Structured object records:
* Start *

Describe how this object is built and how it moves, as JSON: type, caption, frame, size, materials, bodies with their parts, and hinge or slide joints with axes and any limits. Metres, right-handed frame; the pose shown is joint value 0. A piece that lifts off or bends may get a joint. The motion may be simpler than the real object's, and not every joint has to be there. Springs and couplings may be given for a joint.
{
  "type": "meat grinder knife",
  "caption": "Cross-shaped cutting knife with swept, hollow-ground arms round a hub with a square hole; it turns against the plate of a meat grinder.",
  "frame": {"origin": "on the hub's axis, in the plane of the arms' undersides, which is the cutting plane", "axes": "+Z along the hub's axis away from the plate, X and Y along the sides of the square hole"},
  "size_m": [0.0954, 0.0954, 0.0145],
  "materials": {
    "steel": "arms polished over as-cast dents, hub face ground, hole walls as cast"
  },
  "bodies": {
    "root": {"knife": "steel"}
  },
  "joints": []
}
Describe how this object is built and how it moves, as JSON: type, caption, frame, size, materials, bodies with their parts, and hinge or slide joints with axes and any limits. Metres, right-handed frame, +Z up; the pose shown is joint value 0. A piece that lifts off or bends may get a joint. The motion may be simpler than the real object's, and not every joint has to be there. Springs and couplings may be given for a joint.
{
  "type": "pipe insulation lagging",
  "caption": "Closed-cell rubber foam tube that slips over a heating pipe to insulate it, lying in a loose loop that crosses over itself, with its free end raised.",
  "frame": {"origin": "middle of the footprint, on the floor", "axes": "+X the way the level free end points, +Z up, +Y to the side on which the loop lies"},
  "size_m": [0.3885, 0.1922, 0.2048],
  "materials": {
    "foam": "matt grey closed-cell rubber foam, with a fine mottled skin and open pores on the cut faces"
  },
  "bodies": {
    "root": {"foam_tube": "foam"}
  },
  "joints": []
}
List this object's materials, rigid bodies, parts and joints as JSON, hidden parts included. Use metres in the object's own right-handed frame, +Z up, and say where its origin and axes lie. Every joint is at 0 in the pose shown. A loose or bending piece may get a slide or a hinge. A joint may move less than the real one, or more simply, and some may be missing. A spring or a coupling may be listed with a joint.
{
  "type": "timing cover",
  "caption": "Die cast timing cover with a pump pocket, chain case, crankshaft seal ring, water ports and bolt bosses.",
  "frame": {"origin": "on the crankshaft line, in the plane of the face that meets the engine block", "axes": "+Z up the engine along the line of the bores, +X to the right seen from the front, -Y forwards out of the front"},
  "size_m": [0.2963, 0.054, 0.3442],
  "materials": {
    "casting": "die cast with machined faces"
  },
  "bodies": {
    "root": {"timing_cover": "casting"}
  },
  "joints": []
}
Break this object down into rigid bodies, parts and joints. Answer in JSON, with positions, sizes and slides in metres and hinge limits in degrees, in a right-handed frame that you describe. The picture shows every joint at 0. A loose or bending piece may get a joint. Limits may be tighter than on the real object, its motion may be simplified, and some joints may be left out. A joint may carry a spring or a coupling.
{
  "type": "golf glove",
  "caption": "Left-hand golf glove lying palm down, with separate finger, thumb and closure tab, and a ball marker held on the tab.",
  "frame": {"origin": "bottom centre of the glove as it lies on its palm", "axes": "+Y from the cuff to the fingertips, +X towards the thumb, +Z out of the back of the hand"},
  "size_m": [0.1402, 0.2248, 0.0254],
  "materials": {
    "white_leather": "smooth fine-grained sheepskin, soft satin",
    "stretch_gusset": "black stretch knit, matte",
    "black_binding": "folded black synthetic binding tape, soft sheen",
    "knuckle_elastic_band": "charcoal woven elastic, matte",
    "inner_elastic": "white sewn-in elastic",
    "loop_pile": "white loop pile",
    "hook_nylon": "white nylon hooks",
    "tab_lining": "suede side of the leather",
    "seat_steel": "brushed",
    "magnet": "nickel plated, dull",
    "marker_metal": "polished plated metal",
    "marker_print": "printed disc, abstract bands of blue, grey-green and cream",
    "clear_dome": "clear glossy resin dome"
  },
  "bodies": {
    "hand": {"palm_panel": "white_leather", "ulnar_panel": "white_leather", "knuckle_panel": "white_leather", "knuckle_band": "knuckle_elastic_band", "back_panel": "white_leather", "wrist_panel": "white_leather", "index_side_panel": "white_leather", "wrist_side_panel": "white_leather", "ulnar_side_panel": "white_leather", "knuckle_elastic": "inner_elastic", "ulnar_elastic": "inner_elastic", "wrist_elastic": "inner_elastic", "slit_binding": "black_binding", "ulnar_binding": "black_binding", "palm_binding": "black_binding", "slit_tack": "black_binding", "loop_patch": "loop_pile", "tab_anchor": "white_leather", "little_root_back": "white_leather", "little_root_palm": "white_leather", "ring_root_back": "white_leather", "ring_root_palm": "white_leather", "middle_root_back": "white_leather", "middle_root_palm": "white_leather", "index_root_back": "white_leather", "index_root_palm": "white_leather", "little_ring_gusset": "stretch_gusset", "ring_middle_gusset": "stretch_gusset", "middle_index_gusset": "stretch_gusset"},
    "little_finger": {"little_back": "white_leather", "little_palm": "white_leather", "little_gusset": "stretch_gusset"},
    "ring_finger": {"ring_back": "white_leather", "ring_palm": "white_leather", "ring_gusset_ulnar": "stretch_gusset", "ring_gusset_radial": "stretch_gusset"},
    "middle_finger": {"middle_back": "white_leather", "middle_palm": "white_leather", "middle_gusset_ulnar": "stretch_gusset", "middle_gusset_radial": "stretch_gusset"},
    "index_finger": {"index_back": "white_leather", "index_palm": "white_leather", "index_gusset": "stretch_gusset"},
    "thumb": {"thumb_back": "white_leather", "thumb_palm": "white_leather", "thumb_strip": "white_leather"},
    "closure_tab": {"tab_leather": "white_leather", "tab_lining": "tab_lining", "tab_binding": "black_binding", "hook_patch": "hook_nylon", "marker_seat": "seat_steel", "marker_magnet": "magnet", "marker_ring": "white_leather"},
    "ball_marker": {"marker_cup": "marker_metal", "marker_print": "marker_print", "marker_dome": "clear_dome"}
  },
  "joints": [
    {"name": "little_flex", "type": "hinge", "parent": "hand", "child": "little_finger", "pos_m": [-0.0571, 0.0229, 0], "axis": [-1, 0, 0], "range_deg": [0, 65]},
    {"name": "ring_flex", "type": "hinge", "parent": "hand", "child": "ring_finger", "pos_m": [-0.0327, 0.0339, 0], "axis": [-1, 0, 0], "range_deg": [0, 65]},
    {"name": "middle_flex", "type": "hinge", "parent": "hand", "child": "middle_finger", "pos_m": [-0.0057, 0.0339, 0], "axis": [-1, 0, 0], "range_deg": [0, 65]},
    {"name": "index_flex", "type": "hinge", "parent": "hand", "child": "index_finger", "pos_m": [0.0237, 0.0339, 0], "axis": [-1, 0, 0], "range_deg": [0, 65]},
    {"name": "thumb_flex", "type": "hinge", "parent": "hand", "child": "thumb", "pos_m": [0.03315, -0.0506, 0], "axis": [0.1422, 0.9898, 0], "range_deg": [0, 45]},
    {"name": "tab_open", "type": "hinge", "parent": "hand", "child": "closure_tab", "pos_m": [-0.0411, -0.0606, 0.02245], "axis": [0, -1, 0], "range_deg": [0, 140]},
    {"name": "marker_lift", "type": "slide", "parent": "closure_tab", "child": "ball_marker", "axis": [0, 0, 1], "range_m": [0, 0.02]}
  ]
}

* End *

> [GIVEN EXERCISE]: Your task is to quote all of the data word for word.

> [RESPONSE TO THE EXERCISE]:
Describe how this object is built and how it moves, as JSON: type, caption, frame, size, materials, bodies with their parts, and hinge or slide joints with axes and any limits. Metres, right-handed frame; the pose shown is joint value 0. A piece that lifts off or bends may get a joint. The motion may be simpler than the real object's, and not every joint has to be there. Springs and couplings may be given for a joint.
{
  "type": "meat grinder knife",
  "caption": "Cross-shaped cutting knife with swept, hollow-ground arms round a hub with a square hole; it turns against the plate of a meat grinder.",
  "frame": {"origin": "on the hub's axis, in the plane of the arms' undersides, which is the cutting plane", "axes": "+Z along the hub's axis away from the plate, X and Y along the sides of the square hole"},
  "size_m": [0.0954, 0.0954, 0.0145],
  "materials": {
    "steel": "arms polished over as-cast dents, hub face ground, hole walls as cast"
  },
  "bodies": {
    "root": {"knife": "steel"}
  },
  "joints": []
}
Describe how this object is built and how it moves, as JSON: type, caption, frame, size, materials, bodies with their parts, and hinge or slide joints with axes and any limits. Metres, right-handed frame, +Z up; the pose shown is joint value 0. A piece that lifts off or bends may get a joint. The motion may be simpler than the real object's, and not every joint has to be there. Springs and couplings may be given for a joint.
{
  "type": "pipe insulation lagging",
  "caption": "Closed-cell rubber foam tube that slips over a heating pipe to insulate it, lying in a loose loop that crosses over itself, with its free end raised.",
  "frame": {"origin": "middle of the footprint, on the floor", "axes": "+X the way the level free end points, +Z up, +Y to the side on which the loop lies"},
  "size_m": [0.3885, 0.1922, 0.2048],
  "materials": {
    "foam": "matt grey closed-cell rubber foam, with a fine mottled skin and open pores on the cut faces"
  },
  "bodies": {
    "root": {"foam_tube": "foam"}
  },
  "joints": []
}
List this object's materials, rigid bodies, parts and joints as JSON, hidden parts included. Use metres in the object's own right-handed frame, +Z up, and say where its origin and axes lie. Every joint is at 0 in the pose shown. A loose or bending piece may get a slide or a hinge. A joint may move less than the real one, or more simply, and some may be missing. A spring or a coupling may be listed with a joint.
{
  "type": "timing cover",
  "caption": "Die cast timing cover with a pump pocket, chain case, crankshaft seal ring, water ports and bolt bosses.",
  "frame": {"origin": "on the crankshaft line, in the plane of the face that meets the engine block", "axes": "+Z up the engine along the line of the bores, +X to the right seen from the front, -Y forwards out of the front"},
  "size_m": [0.2963, 0.054, 0.3442],
  "materials": {
    "casting": "die cast with machined faces"
  },
  "bodies": {
    "root": {"timing_cover": "casting"}
  },
  "joints": []
}
Break this object down into rigid bodies, parts and joints. Answer in JSON, with positions, sizes and slides in metres and hinge limits in degrees, in a right-handed frame that you describe. The picture shows every joint at 0. A loose or bending piece may get a joint. Limits may be tighter than on the real object, its motion may be simplified, and some joints may be left out. A joint may carry a spring or a coupling.
{
  "type": "golf glove",
  "caption": "Left-hand golf glove lying palm down, with separate finger, thumb and closure tab, and a ball marker held on the tab.",
  "frame": {"origin": "bottom centre of the glove as it lies on its palm", "axes": "+Y from the cuff to the fingertips, +X towards the thumb, +Z out of the back of the hand"},
  "size_m": [0.1402, 0.2248, 0.0254],
  "materials": {
    "white_leather": "smooth fine-grained sheepskin, soft satin",
    "stretch_gusset": "black stretch knit, matte",
    "black_binding": "folded black synthetic binding tape, soft sheen",
    "knuckle_elastic_band": "charcoal woven elastic, matte",
    "inner_elastic": "white sewn-in elastic",
    "loop_pile": "white loop pile",
    "hook_nylon": "white nylon hooks",
    "tab_lining": "suede side of the leather",
    "seat_steel": "brushed",
    "magnet": "nickel plated, dull",
    "marker_metal": "polished plated metal",
    "marker_print": "printed disc, abstract bands of blue, grey-green and cream",
    "clear_dome": "clear glossy resin dome"
  },
  "bodies": {
    "hand": {"palm_panel": "white_leather", "ulnar_panel": "white_leather", "knuckle_panel": "white_leather", "knuckle_band": "knuckle_elastic_band", "back_panel": "white_leather", "wrist_panel": "white_leather", "index_side_panel": "white_leather", "wrist_side_panel": "white_leather", "ulnar_side_panel": "white_leather", "knuckle_elastic": "inner_elastic", "ulnar_elastic": "inner_elastic", "wrist_elastic": "inner_elastic", "slit_binding": "black_binding", "ulnar_binding": "black_binding", "palm_binding": "black_binding", "slit_tack": "black_binding", "loop_patch": "loop_pile", "tab_anchor": "white_leather", "little_root_back": "white_leather", "little_root_palm": "white_leather", "ring_root_back": "white_leather", "ring_root_palm": "white_leather", "middle_root_back": "white_leather", "middle_root_palm": "white_leather", "index_root_back": "white_leather", "index_root_palm": "white_leather", "little_ring_gusset": "stretch_gusset", "ring_middle_gusset": "stretch_gusset", "middle_index_gusset": "stretch_gusset"},
    "little_finger": {"little_back": "white_leather", "little_palm": "white_leather", "little_gusset": "stretch_gusset"},
    "ring_finger": {"ring_back": "white_leather", "ring_palm": "white_leather", "ring_gusset_ulnar": "stretch_gusset", "ring_gusset_radial": "stretch_gusset"},
    "middle_finger": {"middle_back": "white_leather", "middle_palm": "white_leather", "middle_gusset_ulnar": "stretch_gusset", "middle_gusset_radial": "stretch_gusset"},
    "index_finger": {"index_back": "white_leather", "index_palm": "white_leather", "index_gusset": "stretch_gusset"},
    "thumb": {"thumb_back": "white_leather", "thumb_palm": "white_leather", "thumb_strip": "white_leather"},
    "closure_tab": {"tab_leather": "white_leather", "tab_lining": "tab_lining", "tab_binding": "black_binding", "hook_patch": "hook_nylon", "marker_seat": "seat_steel", "marker_magnet": "magnet", "marker_ring": "white_leather"},
    "ball_marker": {"marker_cup": "marker_metal", "marker_print": "marker_print", "marker_dome": "clear_dome"}
  },
  "joints": [
    {"name": "little_flex", "type": "hinge", "parent": "hand", "child": "little_finger", "pos_m": [-0.0571, 0.0229, 0], "axis": [-1, 0, 0], "range_deg": [0, 65]},
    {"name": "ring_flex", "type": "hinge", "parent": "hand", "child": "ring_finger", "pos_m": [-0.0327, 0.0339, 0], "axis": [-1, 0, 0], "range_deg": [0, 65]},
    {"name": "middle_flex", "type": "hinge", "parent": "hand", "child": "middle_finger", "pos_m": [-0.0057, 0.0339, 0], "axis": [-1, 0, 0], "range_deg": [0, 65]},
    {"name": "index_flex", "type": "hinge", "parent": "hand", "child": "index_finger", "pos_m": [0.0237, 0.0339, 0], "axis": [-1, 0, 0], "range_deg": [0, 65]},
    {"name": "thumb_flex", "type": "hinge", "parent": "hand", "child": "thumb", "pos_m": [0.03315, -0.0506, 0], "axis": [0.1422, 0.9898, 0], "range_deg": [0, 45]},
    {"name": "tab_open", "type": "hinge", "parent": "hand", "child": "closure_tab", "pos_m": [-0.0411, -0.0606, 0.02245], "axis": [0, -1, 0], "range_deg": [0, 140]},
    {"name": "marker_lift", "type": "slide", "parent": "closure_tab", "child": "ball_marker", "axis": [0, 0, 1], "range_m": [0, 0.02]}
  ]
}